Bonn: German Development Institute / Deutsches Institut für Entwicklungspolitik (DIE)
Preis: 6 €
Global threats to democracy – one of the world’s most important forms of inclusive governance – have been rising recently. This paper assesses the effects of social and economic inequalities on autocratisation, meaning a decline in the democratic qualities of a political regime. The key question we study is whether different types, levels and changes in distributional inequalities (Sustainable Development Goal 10) contribute to the erosion of democratic institutions, thereby making governance less inclusive (SDG 16). The paper focusses, in particular, on distributional inequalities and more or less inclusive forms of governance (autocracy vs. democracy).
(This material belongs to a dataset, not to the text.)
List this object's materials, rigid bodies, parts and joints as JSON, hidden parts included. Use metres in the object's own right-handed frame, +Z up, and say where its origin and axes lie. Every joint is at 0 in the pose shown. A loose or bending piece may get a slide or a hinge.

Our findings suggest that conventional measures of income inequality – namely the Gini coefficient – have little to no discernible relationship to the likelihood of a decline in the democratic qualities of a political system. By contrast, inequalities in the provision of social services, particularly healthcare and education, have a clear and consistent relationship to the likelihood of autocratisation. As countries provide social opportunities more equally across their population, they are significantly less likely to experience a weakening of their democratic qualities. The findings of our empirical analyses are likely to receive the most interest from international actors who keep support for democracy high on their agendas, such as Sweden and Switzerland. However, the findings should matter to all those who are investing in the implementation of the 2030 Agenda, because achieving SDG 16 is decisive for the overall agenda.